At New Eagle, we begin every project with information-gathering. From there, our engineers methodically work through a four-phase process to ensure project success. The four phases are:
- 1: System Definition
- 2: Prototype
- 3: Reproducibility
- 4: Production
This article is going to focus on Phase 1: System Definition – the foundation of the successful project.
What does “System Definition” mean to us?
In the System Definition phase, we define the parameters of the proposed system. This means working out its basic architecture, defining validation requirements, and getting a sense of the anticipated volume.
By creating a system architecture that specifies how things will work conceptually, we’re able to define system-level requirements. Once these are clear, we can delineate and delegate program responsibilities, so each member of our team understands their role.
What do clients receive in Phase 1: System Definition?
At the end of Phase I, our engineers have developed several deliverables that are shared with clients. Each deliverable helps the client understand the system’s architecture as well as the timeline and budget.
The System Architecture specifies the system components and their respective interactions. Clients receive drawings of the various components like body or powertrain controls. These drawings make it easy to visualize the connection between the steering wheel, for example, and the Power Steering Controller which reads the steering wheel and makes steering decisions.

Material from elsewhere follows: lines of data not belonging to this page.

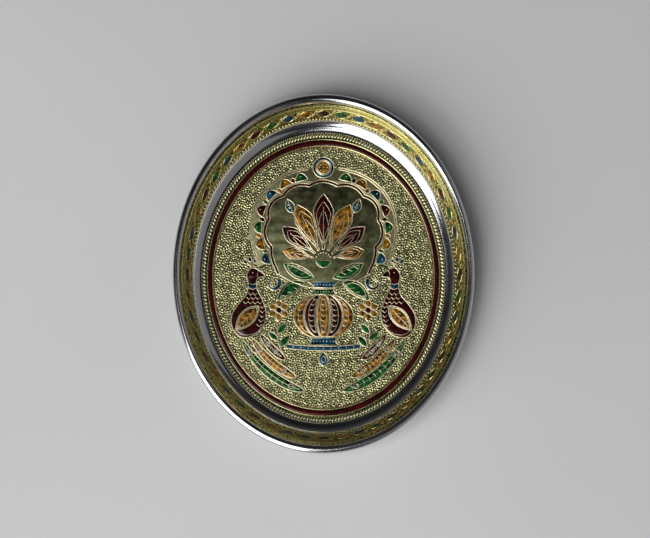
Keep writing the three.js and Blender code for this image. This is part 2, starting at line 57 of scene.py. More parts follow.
# Dish
SHEET = 0.8
FLARE = 20
COVE_RADIUS = 7.6
COVE_LAP = 0.2
WALL_ANGLE = 63.4
BEAD_RADIUS = 2.7
BEAD_SHOWN = 2.7
CROWN_FLATNESS = 0.03
BEAD_END = -145
TURNS = 384

# Centre panel, from its edge inwards
PANEL_UNDER = panel_low.z / MM
PANEL_RADIUS = panel_high.y / MM
GROUND = 1.3
TOOTH_PLACE = 0.55
TOOTH_SIZE = (0.9, 0.85, 0.7)
TOOTH_SEAT = 0.05
STRAND_PLACE = 2.2
STRAND_SIZE = (3.1, 1.5, 1.3)
STRAND_SLANT = -0.7
STRAND_SEAT = 0.12
OUTER_RIDGE = (84.7, 85.4)
RING_EDGES = (81.55, 84.7)
INNER_RIDGE = (80.7, 81.55)
RED_LINE_RADIUS = 80.1
GROUND_RADIUS = 80.3
OUTER_HEIGHT = 0.4
INNER_HEIGHT = 0.55
RIDGE_STEPS = 10
PANEL_LIP = ((0, -0.05), (-0.1, 0.05))
ROPE_BED = ((1.0, 0), (0.2, -0.12))
RING_GAP = 0.05
RING_SIDE = 0.16
SUNK = 0.1
RINGS_OVERLAP = 0.7
LINE_HALF = 0.3
LINE_HEIGHT = 0.28

# Wall band
BAND_FACE = 0.5
BAND_UNDER = 0.2
BAND_FOOT = 0.3
BAND_TOP_MARGIN = 2.0
CELL_COUNT = 48
CELL_DROP = 1.2
SMALL_PARTS = 5 * CELL_COUNT
TEETH = 7 * CELL_COUNT

wall = math.radians(WALL_ANGLE)
flat_radius = HALF_LENGTH - FLARE
cove = (flat_radius, SHEET + COVE_RADIUS)
wall_foot = (cove[0] + COVE_RADIUS * math.sin(wall), cove[1] - COVE_RADIUS * math.cos(wall))
wall_length = (HALF_LENGTH - BEAD_RADIUS * (1 + math.sin(wall)) - wall_foot[0]) / math.cos(wall)
band_top = wall_length - BAND_TOP_MARGIN
cell_up = (BAND_FOOT + band_top) / 2 - CELL_DROP
cove_edge = (PANEL_RADIUS - COVE_LAP, SHEET)


def on_wall(up, off):
    """A point of the wall's section: so far up the wall from its foot, and so far off its inner face."""
    return (wall_foot[0] + up * math.cos(wall) - off * math.sin(wall),
            wall_foot[1] + up * math.sin(wall) + off * math.cos(wall))


def arc(centre, radius, start, end, steps, rise=None):
    """Points of a circular or elliptical arc, with its angles in degrees."""
    rise = radius if rise is None else rise
    points = []
    for i in range(steps + 1):
        angle = math.radians(start + (end - start) * i / steps)
        points.append((centre[0] + radius * math.cos(angle), centre[1] + rise * math.sin(angle)))
    return points


def flattened(centre, radius, start, end, steps):
    """An arc whose crown and outer side are a little flatter than a circle's."""
    points = []
    for x, y in arc((0, 0), radius, start, end, steps):
        less = 1 - CROWN_FLATNESS * math.cos(4 * math.atan2(y, x))
        points.append((centre[0] + x * less, centre[1] + y * less))
    return points


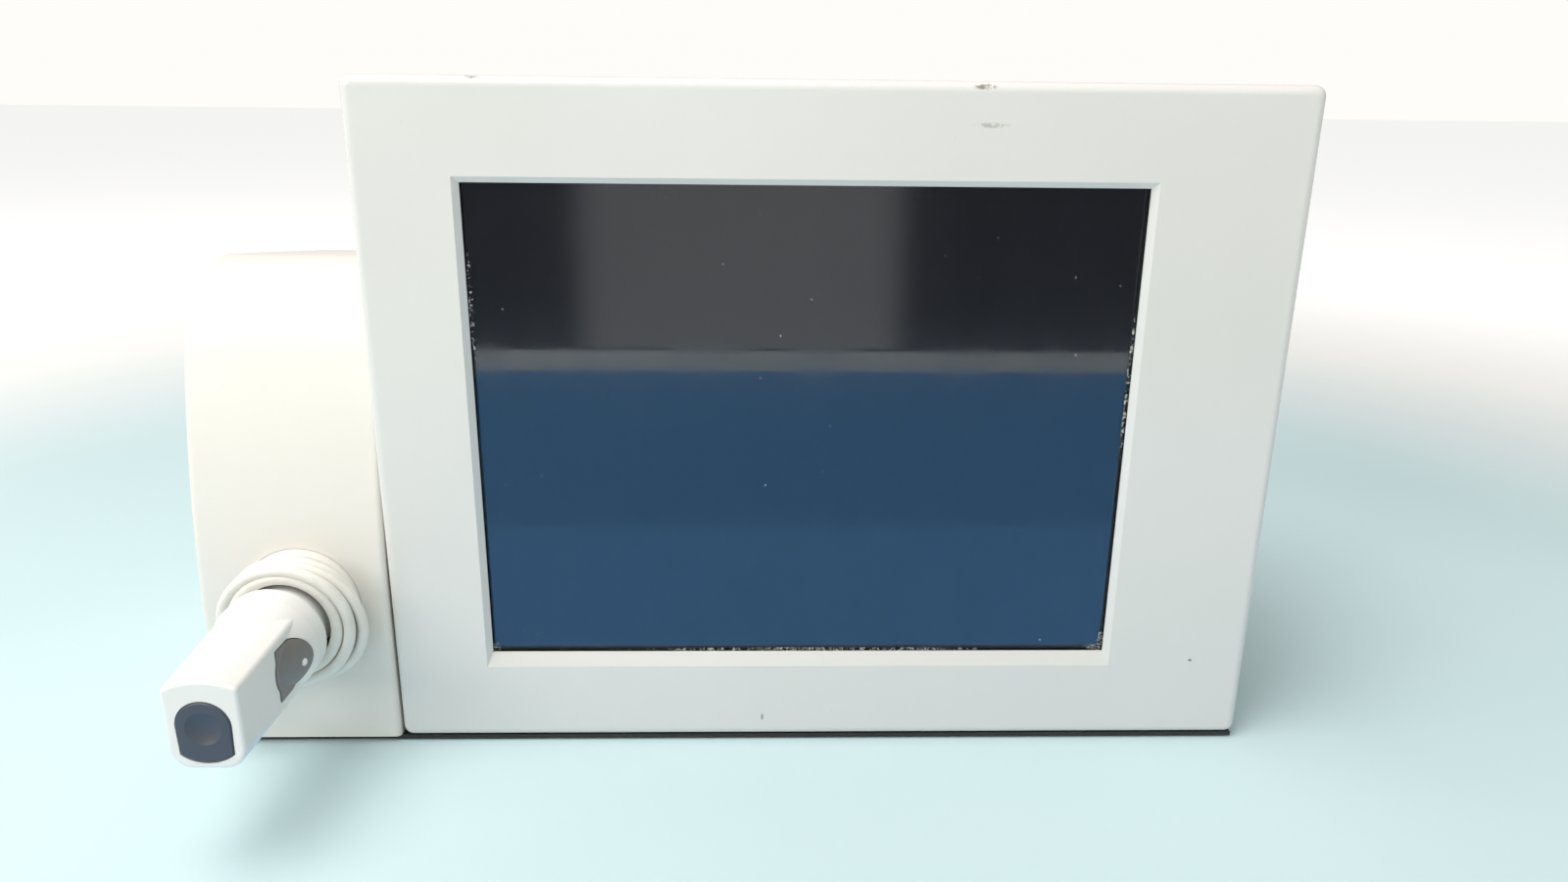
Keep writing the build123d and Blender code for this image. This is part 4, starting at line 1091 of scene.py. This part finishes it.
@dataclass
class Studio:
    """Camera, pale floor, soft lights, and the painted reflections that the screen mirrors; metres
    and degrees.
    """

    eye: Triple = (0.0076, -0.4477, 0.2574)
    yaw: float = 1.67
    pitch: float = 17.48
    roll: float = 0.68
    lens: float = 25.74
    sensor: float = 36.0
    clip_start: float = 0.01
    floor_reach: float = 12.0
    floor_near: tuple[Triple, Triple] = ((0.6, 0.76, 0.8), (0.57, 0.73, 0.77))
    floor_far: Triple = (0.85, 0.86, 0.86)
    floor_fades: tuple[float, float] = (0.5, 0.95)
    floor_glows: tuple[float, float] = (0.55, 1.5)
    floor_glow: float = 0.5
    floor_tone_mm: float = 400.0
    floor_grain_mm: float = 1.4
    floor_grain_depth: float = 0.05
    # painted reflection: a card that glows brighter in its middle, seen only mirrored in the screen
    card_place: Triple = (-0.01, -0.76, 0.05)
    card_left: tuple[float, float] = (-0.2, -0.13)
    card_right: tuple[float, float] = (0.12, 0.19)
    card_glow: tuple[float, float] = (0.06, 0.52)
    card_colour: Triple = (1.0, 0.97, 0.97)
    world_colour: Triple = (1.0, 0.98, 0.955)
    world_light: float = 0.48
    world_seen: float = 1.0
    # painted reflections in the screen: two glowing blue boards in front of it and a dark one
    # further out
    painted_reflections: tuple[PaintedReflection, ...] = (
        PaintedReflection("near_blue_board", (-1.6, 1.6), (-0.27, -0.05), (0.155, 0.39, 0.76), 0.9),
        PaintedReflection("blue_board", (-1.6, 1.6), (-0.665, -0.27), (0.125, 0.325, 0.62), 0.9),
        PaintedReflection("dark_board", (-4.0, 4.0), (-4.5, -0.75), (0.02, 0.02, 0.022), 0.2),
    )
    lamps: tuple[Lamp, ...] = (
        Lamp("overhead", (-0.45, -0.35, 1.5), (0.0, 0.05, 0.1), 1.1, 20.0, (1.0, 0.965, 0.91)),
        Lamp("front_left", (-1.3, -1.2, 0.9), (0.0, 0.0, 0.12), 1.0, 11.8, (1.0, 0.965, 0.905)),
    )

    def camera(self) -> None:
        """Place the camera."""
        data = bpy.data.cameras.new("camera")
        data.lens, data.sensor_width = self.lens, self.sensor
        data.clip_start = self.clip_start
        seat = bpy.data.objects.new("camera", data)
        yaw = Matrix.Rotation(math.radians(-self.yaw), 3, "Z")
        tilt = Matrix.Rotation(math.radians(90.0 - self.pitch), 3, "X")
        roll = Matrix.Rotation(math.radians(self.roll), 3, "Z")
        seat.location = self.eye
        seat.rotation_euler = (yaw @ tilt @ roll).to_euler()
        bpy.context.scene.collection.objects.link(seat)
        bpy.context.scene.camera = seat

    def floor(self) -> None:
        """Lay the pale floor, faintly blue round the object and white far away."""
        span = (-self.floor_reach, self.floor_reach)
        piece = Sheet("floor").level(span, span, 0.0)
        shader = Shader("Pale studio floor")
        away = shader.tree.nodes.new("ShaderNodeVectorMath")
        away.operation = "LENGTH"
        shader.wire(shader.place, away.inputs[0])
        far = shader.ramp(away.outputs["Value"], *self.floor_fades)
        tone = shader.ramp(shader.noise(self.floor_tone_mm, 3.0), 0.3, 0.7)
        colour = shader.blend(far, shader.blend(tone, *self.floor_near), self.floor_far)
        shader.wire(colour, shader.bsdf.inputs["Base Color"])
        shader.constants(
            Roughness=0.8, Specular_IOR_Level=0.0, Emission_Color=(1.0, 1.0, 1.0, 1.0)
        )
        glow = shader.ramp(away.outputs["Value"], *self.floor_glows, 0.0, self.floor_glow)
        shader.wire(glow, shader.bsdf.inputs["Emission Strength"])
        shader.raise_by(shader.noise(self.floor_grain_mm, 2.0), self.floor_grain_depth, 0.3)
        piece.data.materials.append(shader.material)

    def back_card(self) -> None:
        """Stand a card behind the camera that glows most in its middle, seen only in glossy
        surfaces: a painted reflection.
        """
        upright = Matrix.Rotation(math.radians(90.0), 4, "X")
        piece = Sheet("back_card", True).build(Matrix.Translation(self.card_place) @ upright)
        shader = Shader("Painted reflection card")
        apart = shader.tree.nodes.new("ShaderNodeSeparateXYZ")
        shader.wire(shader.place, apart.inputs[0])
        left = shader.ramp(apart.outputs["X"], *self.card_left)
        right = shader.ramp(apart.outputs["X"], *self.card_right, 1.0, 0.0)
        glow = shader.ramp(shader.times(left, right), 0.0, 1.0, *self.card_glow)
        shader.constants(
            Base_Color=(0.02, 0.02, 0.02, 1.0), Emission_Color=(*self.card_colour, 1.0)
        )
        shader.wire(glow, shader.bsdf.inputs["Emission Strength"])
        piece.data.materials.append(shader.material)

    def world(self) -> None:
        """Set the surrounding light, brighter where the camera sees it."""
        world = bpy.data.worlds.new("studio")
        bpy.context.scene.world = world
        world.use_nodes = True
        tree = world.node_tree
        back = tree.nodes["Background"]
        back.inputs["Color"].default_value = (*self.world_colour, 1.0)
        seen = tree.nodes.new("ShaderNodeLightPath")
        level = tree.nodes.new("ShaderNodeMapRange")
        level.inputs["To Min"].default_value = self.world_light
        level.inputs["To Max"].default_value = self.world_seen
        tree.links.new(seen.outputs["Is Camera Ray"], level.inputs["Value"])
        tree.links.new(level.outputs["Result"], back.inputs["Strength"])

    def build(self) -> None:
        """Set up the whole stage."""
        self.floor()
        for painted_reflection in self.painted_reflections:
            painted_reflection.build()
        self.back_card()
        self.world()
        for lamp in self.lamps:
            lamp.build()
        bpy.context.scene.view_settings.view_transform = "Standard"
        bpy.context.scene.view_settings.look = "None"
        LOG.info("set up the stage")


def main() -> None:
    """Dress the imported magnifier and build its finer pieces."""
    logging.basicConfig(level=logging.INFO, format="%(name)s: %(message)s")
    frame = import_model()
    palette = Palette()
    studio = Studio()
    studio.camera()
    CameraCord().build(palette["cord"])
    palette.dress_nodes(frame["nodes"])
    HandCameraDetails().build(palette)
    SocketDetails().build(palette)
    studio.build()


if __name__ == "__main__":
    main()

The Design Specifications provide design performance targets, assist tuning efforts, and act as a validation checklist. Clients receive vehicle information and performance targets in a detailed spreadsheet where each item is organized by system (e.g., total vehicle, brakes, tires, battery). In addition to dimensions like overall vehicle length, roof height, and mass, clients can review details on charge sustainability and depletion.
The Component Selection details the Bill of Materials (BOM) that will be used in future phases and identifies sourcing for the component parts. The BOM also provides the basis for the Engineering and Component Budget. It lists the components for each vehicle part alongside quantity and estimated unit cost, so clients have a clear sense of the project budget.
The Project Plan is where clients see the project begin to take shape. It defines the schedule, milestones, and necessary resources to create a vehicle. The plan outlines major assignments, determines the critical path to completion, and assigns each task to members of the team.
When applicable, project plans include ISO 26262 (the international standard for electrical systems in road vehicles) and/or design failure mode and effect analysis (DFMEA) templates.
In Phase 1, our engineers are focused on planning. Phase 2 – concept validation and prototype-building – is where the real action starts.